Now, I think this situation is annoying, as a simple mistake where a
Platform.runLater wrapper was forgotten usually results in programs
operating mostly flawlessly, but then fail in mysterious and
random and
hard to reproduce ways. The blame is often put on FX as the
resulting
exceptions will almost never show the user code which was the actual
culprit. It can result in FX being perceived as unstable or buggy.
So I've been thinking if there isn't something we can do to detect
these
bugs originating from user code much earlier, similar to the
`ConcurrentModificationException` the collection classes do when
accessed in nested or concurrent contexts.

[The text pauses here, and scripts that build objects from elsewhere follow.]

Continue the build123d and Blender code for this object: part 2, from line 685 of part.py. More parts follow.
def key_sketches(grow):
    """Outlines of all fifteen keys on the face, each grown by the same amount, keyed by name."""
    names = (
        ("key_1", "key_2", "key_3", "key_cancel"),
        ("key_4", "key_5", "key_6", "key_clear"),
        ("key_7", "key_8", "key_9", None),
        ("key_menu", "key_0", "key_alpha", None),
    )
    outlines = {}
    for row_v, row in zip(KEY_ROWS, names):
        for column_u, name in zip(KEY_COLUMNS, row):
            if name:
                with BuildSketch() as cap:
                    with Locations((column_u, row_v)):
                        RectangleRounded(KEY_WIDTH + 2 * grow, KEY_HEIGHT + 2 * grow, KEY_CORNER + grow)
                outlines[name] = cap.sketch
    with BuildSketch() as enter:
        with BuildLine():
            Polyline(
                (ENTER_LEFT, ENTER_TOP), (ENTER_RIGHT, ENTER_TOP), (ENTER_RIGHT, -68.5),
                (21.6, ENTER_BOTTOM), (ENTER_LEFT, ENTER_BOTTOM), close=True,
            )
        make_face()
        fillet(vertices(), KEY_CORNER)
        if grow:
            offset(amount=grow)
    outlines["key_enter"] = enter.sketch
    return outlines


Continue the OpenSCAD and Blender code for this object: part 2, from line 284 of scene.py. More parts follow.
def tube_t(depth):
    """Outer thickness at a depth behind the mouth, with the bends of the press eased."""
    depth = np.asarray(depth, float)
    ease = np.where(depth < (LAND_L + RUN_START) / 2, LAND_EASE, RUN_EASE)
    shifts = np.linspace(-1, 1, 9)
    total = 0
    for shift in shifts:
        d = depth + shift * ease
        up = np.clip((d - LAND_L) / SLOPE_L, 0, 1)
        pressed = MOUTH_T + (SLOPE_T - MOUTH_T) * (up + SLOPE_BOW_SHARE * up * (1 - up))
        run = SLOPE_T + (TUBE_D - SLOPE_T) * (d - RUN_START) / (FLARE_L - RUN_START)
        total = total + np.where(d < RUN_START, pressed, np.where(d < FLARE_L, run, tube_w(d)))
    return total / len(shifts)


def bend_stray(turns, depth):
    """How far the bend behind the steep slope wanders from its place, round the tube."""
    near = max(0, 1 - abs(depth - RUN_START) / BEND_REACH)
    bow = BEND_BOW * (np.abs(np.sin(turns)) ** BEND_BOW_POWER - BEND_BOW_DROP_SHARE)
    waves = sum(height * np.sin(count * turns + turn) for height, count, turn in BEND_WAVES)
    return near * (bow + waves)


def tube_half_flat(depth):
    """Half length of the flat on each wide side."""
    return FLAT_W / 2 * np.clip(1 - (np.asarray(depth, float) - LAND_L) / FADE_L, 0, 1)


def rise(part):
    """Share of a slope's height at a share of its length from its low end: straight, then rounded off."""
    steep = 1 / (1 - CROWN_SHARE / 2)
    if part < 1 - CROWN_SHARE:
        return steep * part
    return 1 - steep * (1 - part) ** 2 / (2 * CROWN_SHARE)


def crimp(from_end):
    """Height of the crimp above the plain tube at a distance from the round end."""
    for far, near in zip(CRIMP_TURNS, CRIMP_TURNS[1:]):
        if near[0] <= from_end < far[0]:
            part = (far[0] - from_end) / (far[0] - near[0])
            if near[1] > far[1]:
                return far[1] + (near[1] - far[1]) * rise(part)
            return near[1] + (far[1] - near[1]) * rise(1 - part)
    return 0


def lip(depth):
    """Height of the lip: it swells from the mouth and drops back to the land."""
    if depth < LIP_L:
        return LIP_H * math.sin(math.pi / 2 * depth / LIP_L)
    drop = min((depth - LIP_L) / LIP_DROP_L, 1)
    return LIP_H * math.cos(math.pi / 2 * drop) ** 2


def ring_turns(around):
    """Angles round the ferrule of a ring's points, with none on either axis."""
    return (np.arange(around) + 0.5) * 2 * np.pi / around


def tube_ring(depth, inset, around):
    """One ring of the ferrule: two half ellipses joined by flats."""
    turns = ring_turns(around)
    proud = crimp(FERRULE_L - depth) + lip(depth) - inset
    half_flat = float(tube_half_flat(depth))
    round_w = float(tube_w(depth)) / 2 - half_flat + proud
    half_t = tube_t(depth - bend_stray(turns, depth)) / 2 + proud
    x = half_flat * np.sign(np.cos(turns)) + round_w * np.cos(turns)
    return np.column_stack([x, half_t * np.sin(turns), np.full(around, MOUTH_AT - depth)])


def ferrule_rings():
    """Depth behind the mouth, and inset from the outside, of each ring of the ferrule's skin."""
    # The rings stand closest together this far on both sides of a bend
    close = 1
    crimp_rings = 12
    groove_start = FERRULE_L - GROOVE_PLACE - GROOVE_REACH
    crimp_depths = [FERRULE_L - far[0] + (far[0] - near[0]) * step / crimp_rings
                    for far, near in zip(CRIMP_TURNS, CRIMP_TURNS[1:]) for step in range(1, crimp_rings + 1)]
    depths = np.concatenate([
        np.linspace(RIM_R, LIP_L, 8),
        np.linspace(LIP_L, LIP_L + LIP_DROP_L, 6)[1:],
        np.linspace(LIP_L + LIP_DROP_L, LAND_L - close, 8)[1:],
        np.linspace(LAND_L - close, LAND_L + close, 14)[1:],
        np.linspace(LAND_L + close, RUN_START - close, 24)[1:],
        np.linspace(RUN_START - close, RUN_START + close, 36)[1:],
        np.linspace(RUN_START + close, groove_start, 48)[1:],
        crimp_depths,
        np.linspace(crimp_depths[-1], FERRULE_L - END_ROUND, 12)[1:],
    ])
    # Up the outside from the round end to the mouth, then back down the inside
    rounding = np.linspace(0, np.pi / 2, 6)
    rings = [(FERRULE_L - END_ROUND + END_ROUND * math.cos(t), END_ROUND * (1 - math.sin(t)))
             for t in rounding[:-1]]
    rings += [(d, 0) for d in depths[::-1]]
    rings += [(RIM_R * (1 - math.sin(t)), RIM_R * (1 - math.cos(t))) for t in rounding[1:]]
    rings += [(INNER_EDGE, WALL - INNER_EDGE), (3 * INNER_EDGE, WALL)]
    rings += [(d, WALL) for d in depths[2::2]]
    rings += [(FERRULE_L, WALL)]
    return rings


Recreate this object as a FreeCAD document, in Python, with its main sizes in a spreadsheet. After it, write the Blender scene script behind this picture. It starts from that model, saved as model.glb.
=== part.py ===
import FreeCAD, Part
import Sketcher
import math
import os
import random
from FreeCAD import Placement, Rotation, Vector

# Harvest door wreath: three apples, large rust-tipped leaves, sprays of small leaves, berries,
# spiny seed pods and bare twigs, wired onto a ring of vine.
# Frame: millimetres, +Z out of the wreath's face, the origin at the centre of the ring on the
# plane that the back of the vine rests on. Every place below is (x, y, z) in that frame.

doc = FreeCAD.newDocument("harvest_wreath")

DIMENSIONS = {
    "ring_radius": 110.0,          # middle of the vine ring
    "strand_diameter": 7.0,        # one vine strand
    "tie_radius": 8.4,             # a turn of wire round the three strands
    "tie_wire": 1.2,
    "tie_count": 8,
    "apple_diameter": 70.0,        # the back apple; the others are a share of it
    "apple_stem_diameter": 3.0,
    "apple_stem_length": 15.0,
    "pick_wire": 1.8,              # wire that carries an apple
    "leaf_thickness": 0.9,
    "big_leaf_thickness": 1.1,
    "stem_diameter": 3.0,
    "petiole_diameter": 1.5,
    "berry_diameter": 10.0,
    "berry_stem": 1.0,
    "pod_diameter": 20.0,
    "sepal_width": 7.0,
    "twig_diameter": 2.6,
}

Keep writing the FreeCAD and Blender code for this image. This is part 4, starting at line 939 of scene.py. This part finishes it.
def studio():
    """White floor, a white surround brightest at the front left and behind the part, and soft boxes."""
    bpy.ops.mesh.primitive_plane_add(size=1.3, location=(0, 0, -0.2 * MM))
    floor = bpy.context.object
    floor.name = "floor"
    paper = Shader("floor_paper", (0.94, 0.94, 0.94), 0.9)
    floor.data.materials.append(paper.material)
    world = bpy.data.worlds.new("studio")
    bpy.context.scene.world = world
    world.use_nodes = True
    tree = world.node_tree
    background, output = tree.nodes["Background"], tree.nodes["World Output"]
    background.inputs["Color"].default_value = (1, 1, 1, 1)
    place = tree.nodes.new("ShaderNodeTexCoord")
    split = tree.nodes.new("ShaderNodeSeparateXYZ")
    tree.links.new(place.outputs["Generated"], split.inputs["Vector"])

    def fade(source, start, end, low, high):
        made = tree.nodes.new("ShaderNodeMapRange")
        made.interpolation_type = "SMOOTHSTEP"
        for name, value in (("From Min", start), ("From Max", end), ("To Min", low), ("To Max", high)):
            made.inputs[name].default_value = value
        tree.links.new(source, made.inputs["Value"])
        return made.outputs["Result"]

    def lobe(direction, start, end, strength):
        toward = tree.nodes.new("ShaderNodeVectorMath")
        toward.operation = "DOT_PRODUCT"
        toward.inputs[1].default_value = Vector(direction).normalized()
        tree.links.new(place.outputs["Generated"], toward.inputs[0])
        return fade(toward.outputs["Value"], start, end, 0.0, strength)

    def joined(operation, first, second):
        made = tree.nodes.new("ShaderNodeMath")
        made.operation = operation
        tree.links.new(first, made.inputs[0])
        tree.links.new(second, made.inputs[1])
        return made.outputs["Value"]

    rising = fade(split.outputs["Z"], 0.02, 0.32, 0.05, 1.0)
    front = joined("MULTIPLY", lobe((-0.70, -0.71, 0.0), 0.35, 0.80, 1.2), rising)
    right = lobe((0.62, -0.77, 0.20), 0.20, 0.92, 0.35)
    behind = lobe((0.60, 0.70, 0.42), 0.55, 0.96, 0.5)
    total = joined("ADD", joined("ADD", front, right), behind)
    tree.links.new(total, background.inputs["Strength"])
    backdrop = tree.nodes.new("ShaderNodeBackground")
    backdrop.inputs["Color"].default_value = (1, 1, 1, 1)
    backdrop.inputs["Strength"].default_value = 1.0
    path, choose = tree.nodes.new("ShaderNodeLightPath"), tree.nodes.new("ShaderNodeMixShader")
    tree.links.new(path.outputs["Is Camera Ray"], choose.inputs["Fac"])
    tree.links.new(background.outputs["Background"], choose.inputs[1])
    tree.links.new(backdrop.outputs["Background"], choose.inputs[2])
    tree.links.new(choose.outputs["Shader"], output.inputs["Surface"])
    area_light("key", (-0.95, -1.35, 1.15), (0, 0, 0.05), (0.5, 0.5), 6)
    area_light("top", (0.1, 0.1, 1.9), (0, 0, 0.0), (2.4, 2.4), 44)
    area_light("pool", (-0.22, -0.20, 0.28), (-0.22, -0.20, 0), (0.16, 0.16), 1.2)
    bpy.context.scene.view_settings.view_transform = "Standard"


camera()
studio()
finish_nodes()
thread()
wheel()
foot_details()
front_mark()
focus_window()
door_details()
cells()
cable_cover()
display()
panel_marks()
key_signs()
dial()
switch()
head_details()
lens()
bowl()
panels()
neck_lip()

I think it may be possible to have properties check whether
they're part
of an active scene without too much of an performance impact,
possibly
even behind a switch. It would work like this:
Properties involved with Nodes will have an associated bean instance
(`getBean`). This is an object, but we could check here if this
instance implements an interface:
if (getBean() instanceof MayBePartOfSceneGraph x) {
if (x.isPartOfActiveScene() && !isOnFxThread()) {
throw new IllegalStateException("Property must
only be
used from the FX Application Thread");
}
}
This check could be done on every set of the property, and
potentially
on every get as well. It should be relatively cheap, but will expose
problematic code patterns at a much earlier stage. There's a chance
that this will "break" some programs that seemed to be behaving
correctly as well, so we may want to put it behind a switch until
such
programs (or libraries) can be fixed.
What do you all think?
--John
(*) Names of methods/interfaces are only used for illustration
purposes,
we can think of good names if this moves forward.